SET EXERCISE:
In the records that follow, show each line where the word "picture" is present.

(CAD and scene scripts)
________________________________________
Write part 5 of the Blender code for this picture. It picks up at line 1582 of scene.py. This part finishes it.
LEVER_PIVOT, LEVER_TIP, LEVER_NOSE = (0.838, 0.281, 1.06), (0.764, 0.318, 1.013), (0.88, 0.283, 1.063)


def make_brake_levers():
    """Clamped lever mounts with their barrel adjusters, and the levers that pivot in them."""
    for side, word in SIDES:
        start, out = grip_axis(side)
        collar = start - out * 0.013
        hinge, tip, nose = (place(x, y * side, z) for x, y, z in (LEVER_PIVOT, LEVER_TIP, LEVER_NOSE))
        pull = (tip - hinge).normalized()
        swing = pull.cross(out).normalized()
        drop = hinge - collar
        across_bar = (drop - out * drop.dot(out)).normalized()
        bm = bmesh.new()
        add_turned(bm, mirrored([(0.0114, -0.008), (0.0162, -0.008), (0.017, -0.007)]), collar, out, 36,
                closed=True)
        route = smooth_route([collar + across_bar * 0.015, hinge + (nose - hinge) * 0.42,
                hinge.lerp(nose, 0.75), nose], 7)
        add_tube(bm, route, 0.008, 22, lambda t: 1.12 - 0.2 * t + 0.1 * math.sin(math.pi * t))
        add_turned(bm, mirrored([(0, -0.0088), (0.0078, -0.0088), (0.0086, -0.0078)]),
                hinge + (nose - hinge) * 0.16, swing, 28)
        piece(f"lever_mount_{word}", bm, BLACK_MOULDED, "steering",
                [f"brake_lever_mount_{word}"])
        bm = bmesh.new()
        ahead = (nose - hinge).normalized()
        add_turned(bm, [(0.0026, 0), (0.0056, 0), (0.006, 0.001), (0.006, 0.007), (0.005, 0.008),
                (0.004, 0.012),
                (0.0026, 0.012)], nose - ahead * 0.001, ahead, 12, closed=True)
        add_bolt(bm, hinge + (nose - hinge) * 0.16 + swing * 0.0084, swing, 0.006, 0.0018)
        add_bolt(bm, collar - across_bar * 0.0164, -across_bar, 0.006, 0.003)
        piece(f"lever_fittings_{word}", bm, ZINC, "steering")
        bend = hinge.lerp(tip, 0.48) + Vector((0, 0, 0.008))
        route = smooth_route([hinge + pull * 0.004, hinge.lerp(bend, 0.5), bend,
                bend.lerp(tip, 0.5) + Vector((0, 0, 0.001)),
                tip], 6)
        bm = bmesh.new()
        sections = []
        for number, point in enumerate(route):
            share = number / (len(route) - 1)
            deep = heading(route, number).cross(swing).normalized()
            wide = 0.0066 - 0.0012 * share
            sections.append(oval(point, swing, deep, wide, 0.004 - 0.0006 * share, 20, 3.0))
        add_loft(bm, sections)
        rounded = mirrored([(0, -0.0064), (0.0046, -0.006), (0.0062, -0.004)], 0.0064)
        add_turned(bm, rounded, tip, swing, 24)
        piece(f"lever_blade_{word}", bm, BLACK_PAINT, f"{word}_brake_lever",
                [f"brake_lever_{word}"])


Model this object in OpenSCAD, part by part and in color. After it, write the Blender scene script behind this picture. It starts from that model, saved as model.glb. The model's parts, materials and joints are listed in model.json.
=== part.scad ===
________________________________________
THE RESPONSE:
Write part 5 of the Blender code for this picture. It picks up at line 1582 of scene.py. This part finishes it.
Model this object in OpenSCAD, part by part and in color. After it, write the Blender scene script behind this picture. It starts from that model, saved as model.glb. The model's parts, materials and joints are listed in model.json.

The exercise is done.